Os estudos têm demonstrado que as mulheres apresentam, em média, níveis mais elevados de sofrimento psicológico no que diz respeito a sintomas ansiosos e depressivos. No contexto da pandemia também foi assim. Embora, quando analisámos a capacidade de adaptação, também verificámos que, ao longo do confinamento, as mulheres acabaram por se adaptar de forma mais pronunciada que os homens.
Além da diminuição dos contactos sociais, há a questão da vida amorosa. Como é que ficam as pessoas ou os jovens que já tinham esse lado da sua vida pendente, mas gostariam de impulsioná-la? É também um factor a ter em conta para este resultado do estudo sabendo que, por norma, as relações na juventude ou no início de vida tendem a ser mais flexíveis?
Como referido, o início da idade adulta é marcado pelo estabelecimento de relacionamentos afetivos que, muitas vezes, perduram. Mas cada indivíduo é um ser único nas suas necessidades e expectativas. Seria muito interessante podermos dissecar com maior detalhe as razões para este sofrimento marcado nos jovens adultos.

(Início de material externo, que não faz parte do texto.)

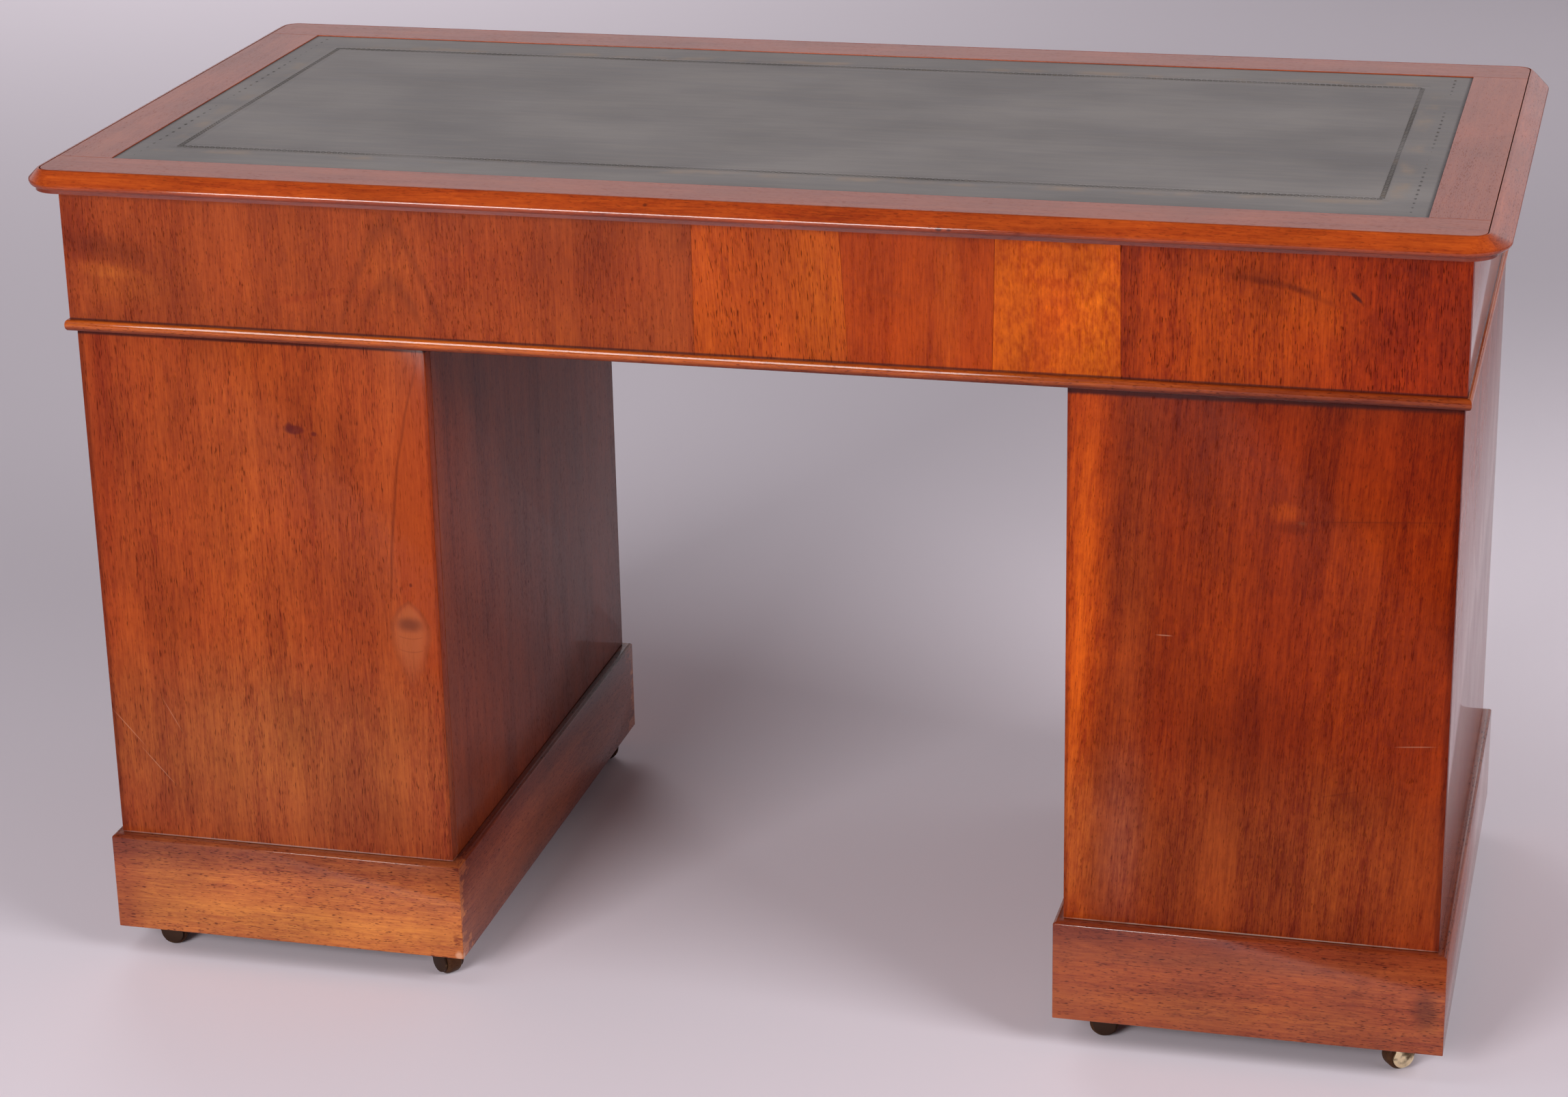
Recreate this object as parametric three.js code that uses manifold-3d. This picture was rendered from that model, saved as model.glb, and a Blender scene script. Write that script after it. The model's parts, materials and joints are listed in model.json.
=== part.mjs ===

Pelo que pesquisei, o Pedro adiantou que “os jovens adultos sentiram mais solidão do que os idosos”. Os idosos, infelizmente, representam, por si só, uma camada da sociedade que apresenta índices elevadíssimos de solidão.
Este estudo revelou essa diferença. Mas é precisa muita prudência na análise dos resultados, desde logo porque a amostra nacional não é representativa nas idades mais avançadas, uma vez que a colheita de dados ocorreu através da internet e, como sabemos, o acesso às tecnologias de informação não está uniformemente distribuída na população com idades mais avançadas.
Para os jovens que estejam a passar por uma fase difícil devido à pandemia, que devem fazer ou que atitudes devem tomar, para minorar esses efeitos ou diminuir esse sentimento de solidão?
A manutenção de relações sociais à distância, a prática de exercício físico regular e a moderação do uso das redes sociais têm sido fatores positivos identificados ao longo da pandemia.
Quanto ao acesso à informação e à informação sobre a pandemia. Quando em demasia, claro está, também pode contribuir para esses efeitos negativos? De que forma essa informação pode ou deve ser doseada?
Sem dúvida. A exposição a informações falsas ou alarmistas tem um efeito nefasto do ponto de vista pessoal e social. O ideal será consultar fontes de informação oficiais e órgãos de informação que sejam competentes e credíveis. O sensacionalismo, embora seja apetecível, tem consequências negativas que devemos evitar.
Acha que ainda há, no momento, falta de informação ou preparação por parte das pessoas (e falo no geral, não só nos mais jovens) sobre como procurar ajuda psicológica ou psiquiátrica quando precisa? Há problemas a esse nível? E ainda há estigma quanto a procurar ajuda?
O estigma é um problema muito sério e significativo que estamos longe de erradicar. Penso que há cada vez mais literacia e que tem sido feito um esforço grande para comunicar adequadamente as questões de saúde mental. A grande dificuldade está ao nível das respostas: ainda não temos uma rede de serviços de psiquiatria e saúde mental com capacidade para responder a todas as necessidades. É necessário mais investimento também nesse domínio.